### [Exercise material]
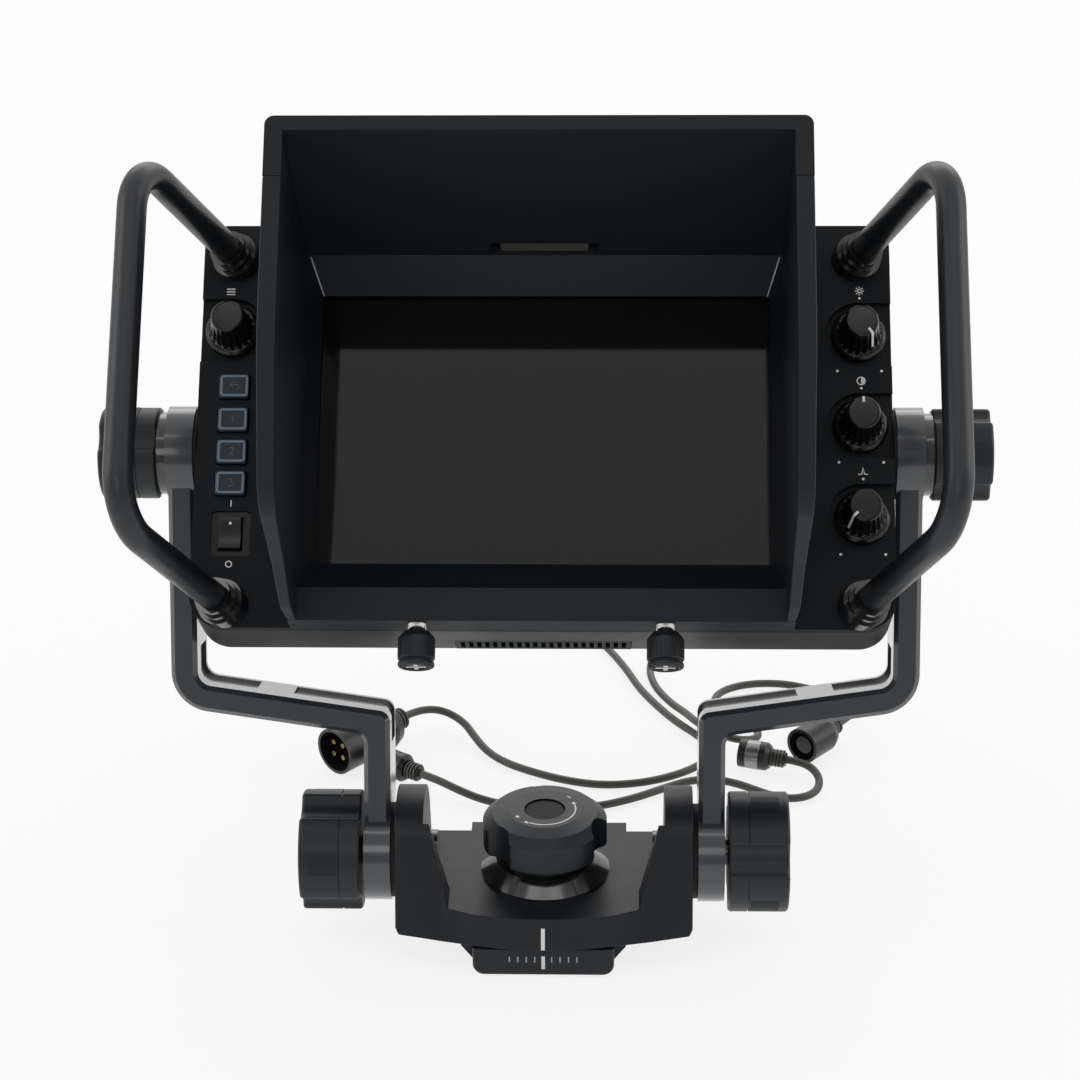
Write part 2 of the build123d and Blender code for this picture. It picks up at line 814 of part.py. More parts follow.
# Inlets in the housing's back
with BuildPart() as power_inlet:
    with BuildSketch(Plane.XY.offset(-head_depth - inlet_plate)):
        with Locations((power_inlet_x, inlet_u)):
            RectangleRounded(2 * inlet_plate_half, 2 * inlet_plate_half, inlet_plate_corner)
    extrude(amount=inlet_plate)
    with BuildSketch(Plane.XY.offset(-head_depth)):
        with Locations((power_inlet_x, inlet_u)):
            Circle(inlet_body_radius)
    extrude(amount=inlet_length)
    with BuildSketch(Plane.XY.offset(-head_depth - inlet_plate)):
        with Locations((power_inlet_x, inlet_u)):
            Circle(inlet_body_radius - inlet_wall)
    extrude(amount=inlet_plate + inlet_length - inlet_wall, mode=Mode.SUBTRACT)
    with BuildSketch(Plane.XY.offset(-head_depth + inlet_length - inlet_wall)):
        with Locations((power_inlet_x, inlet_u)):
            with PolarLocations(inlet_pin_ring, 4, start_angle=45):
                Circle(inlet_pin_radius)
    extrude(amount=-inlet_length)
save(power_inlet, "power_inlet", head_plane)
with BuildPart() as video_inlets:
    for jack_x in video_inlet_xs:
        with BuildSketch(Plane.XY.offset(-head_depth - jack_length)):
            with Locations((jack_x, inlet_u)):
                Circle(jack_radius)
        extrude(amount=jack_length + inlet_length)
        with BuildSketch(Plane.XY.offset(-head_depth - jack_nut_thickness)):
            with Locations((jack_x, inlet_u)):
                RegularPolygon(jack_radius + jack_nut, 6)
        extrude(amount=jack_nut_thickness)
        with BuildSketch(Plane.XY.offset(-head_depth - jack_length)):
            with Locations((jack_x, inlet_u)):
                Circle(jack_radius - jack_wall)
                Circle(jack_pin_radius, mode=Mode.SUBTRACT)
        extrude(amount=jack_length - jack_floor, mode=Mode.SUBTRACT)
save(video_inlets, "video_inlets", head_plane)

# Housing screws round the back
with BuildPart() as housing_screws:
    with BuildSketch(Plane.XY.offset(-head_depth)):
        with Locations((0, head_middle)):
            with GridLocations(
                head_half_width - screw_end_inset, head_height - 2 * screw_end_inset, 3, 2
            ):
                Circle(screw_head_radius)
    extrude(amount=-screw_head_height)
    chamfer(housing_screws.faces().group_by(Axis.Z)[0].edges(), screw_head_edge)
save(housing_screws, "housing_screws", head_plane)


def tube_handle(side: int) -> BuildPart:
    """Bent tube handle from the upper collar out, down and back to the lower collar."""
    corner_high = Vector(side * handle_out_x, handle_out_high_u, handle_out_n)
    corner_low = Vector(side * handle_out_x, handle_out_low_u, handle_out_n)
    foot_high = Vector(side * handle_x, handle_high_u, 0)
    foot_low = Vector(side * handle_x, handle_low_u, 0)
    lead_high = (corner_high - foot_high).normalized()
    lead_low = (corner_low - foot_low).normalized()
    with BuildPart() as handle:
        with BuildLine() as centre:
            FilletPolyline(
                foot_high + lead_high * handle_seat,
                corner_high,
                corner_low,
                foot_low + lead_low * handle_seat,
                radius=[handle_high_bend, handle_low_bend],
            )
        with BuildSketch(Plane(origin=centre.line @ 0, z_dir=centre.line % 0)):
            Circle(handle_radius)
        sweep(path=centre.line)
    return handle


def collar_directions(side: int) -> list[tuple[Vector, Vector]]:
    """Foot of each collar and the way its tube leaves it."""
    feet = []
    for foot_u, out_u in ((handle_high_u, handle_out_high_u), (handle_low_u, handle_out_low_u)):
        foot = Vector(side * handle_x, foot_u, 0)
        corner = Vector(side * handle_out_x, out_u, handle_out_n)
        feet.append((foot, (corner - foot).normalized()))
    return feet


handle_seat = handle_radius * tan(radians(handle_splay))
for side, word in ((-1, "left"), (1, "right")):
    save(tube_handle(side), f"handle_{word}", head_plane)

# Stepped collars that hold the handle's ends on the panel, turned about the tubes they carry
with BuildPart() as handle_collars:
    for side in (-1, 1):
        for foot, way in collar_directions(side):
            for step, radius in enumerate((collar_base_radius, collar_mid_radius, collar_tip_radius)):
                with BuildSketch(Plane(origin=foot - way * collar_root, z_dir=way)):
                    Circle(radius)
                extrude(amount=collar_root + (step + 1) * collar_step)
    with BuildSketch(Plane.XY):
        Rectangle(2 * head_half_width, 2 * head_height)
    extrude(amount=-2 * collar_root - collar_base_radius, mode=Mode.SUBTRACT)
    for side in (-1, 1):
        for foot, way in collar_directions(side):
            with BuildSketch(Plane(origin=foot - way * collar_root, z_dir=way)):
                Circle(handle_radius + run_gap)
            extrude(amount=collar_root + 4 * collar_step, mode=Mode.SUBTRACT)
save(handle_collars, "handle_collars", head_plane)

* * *

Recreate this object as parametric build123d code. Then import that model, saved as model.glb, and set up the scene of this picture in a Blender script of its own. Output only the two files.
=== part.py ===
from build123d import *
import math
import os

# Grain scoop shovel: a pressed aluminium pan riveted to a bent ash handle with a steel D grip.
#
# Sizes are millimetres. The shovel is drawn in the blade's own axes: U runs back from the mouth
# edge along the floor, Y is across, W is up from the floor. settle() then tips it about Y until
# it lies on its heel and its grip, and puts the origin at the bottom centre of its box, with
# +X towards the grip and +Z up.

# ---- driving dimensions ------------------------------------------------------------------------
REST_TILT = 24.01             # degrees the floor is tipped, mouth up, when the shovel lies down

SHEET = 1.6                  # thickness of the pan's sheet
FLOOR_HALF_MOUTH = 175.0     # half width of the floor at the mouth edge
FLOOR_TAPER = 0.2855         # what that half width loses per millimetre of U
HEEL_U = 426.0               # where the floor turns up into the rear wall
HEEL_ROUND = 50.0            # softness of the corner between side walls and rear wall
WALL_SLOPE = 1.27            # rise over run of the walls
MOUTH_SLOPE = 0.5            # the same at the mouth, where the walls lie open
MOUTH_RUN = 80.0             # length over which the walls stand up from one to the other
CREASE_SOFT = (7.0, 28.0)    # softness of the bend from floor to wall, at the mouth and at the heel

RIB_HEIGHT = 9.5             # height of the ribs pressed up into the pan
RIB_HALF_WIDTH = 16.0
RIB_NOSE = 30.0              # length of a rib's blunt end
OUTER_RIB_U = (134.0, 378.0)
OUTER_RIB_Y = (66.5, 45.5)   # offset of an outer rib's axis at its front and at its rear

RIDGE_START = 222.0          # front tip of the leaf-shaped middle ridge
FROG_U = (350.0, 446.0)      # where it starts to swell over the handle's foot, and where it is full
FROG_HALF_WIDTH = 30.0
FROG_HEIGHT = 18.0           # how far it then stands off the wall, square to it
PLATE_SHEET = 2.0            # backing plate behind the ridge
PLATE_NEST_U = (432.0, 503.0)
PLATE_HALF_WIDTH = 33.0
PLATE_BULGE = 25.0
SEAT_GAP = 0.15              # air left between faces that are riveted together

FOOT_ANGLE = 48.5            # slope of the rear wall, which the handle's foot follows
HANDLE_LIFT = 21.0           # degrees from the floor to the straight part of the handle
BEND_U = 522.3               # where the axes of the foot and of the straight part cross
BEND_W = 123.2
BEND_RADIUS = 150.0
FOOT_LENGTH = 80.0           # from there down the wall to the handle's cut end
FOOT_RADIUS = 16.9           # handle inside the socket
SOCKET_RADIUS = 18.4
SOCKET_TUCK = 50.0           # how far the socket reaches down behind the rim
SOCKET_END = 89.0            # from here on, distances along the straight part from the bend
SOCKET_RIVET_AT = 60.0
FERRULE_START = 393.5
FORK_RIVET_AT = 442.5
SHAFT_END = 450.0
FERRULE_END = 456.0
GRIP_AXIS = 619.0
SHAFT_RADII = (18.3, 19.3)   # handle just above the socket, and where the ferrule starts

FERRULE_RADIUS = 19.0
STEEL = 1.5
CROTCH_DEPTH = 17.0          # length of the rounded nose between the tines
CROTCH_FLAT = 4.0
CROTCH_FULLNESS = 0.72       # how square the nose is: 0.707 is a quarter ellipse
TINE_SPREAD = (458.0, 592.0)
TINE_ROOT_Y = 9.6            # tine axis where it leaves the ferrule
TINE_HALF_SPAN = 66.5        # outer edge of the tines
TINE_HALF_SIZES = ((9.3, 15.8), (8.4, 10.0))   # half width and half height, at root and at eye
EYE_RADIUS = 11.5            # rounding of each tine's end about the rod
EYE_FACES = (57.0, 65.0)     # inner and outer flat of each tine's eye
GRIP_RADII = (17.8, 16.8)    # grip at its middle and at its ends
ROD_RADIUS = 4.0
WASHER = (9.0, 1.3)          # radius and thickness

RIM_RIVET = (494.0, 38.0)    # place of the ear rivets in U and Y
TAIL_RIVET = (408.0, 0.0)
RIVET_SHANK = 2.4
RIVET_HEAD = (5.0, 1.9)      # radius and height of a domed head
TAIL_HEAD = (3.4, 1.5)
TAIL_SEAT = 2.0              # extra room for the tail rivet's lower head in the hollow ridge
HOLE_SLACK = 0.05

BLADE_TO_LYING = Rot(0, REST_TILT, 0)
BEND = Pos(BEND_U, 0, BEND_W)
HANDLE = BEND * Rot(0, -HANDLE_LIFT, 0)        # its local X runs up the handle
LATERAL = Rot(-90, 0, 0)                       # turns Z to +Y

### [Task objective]
In the data above, tally the lines holding "that" and answer with the figure only.

### [Output]
4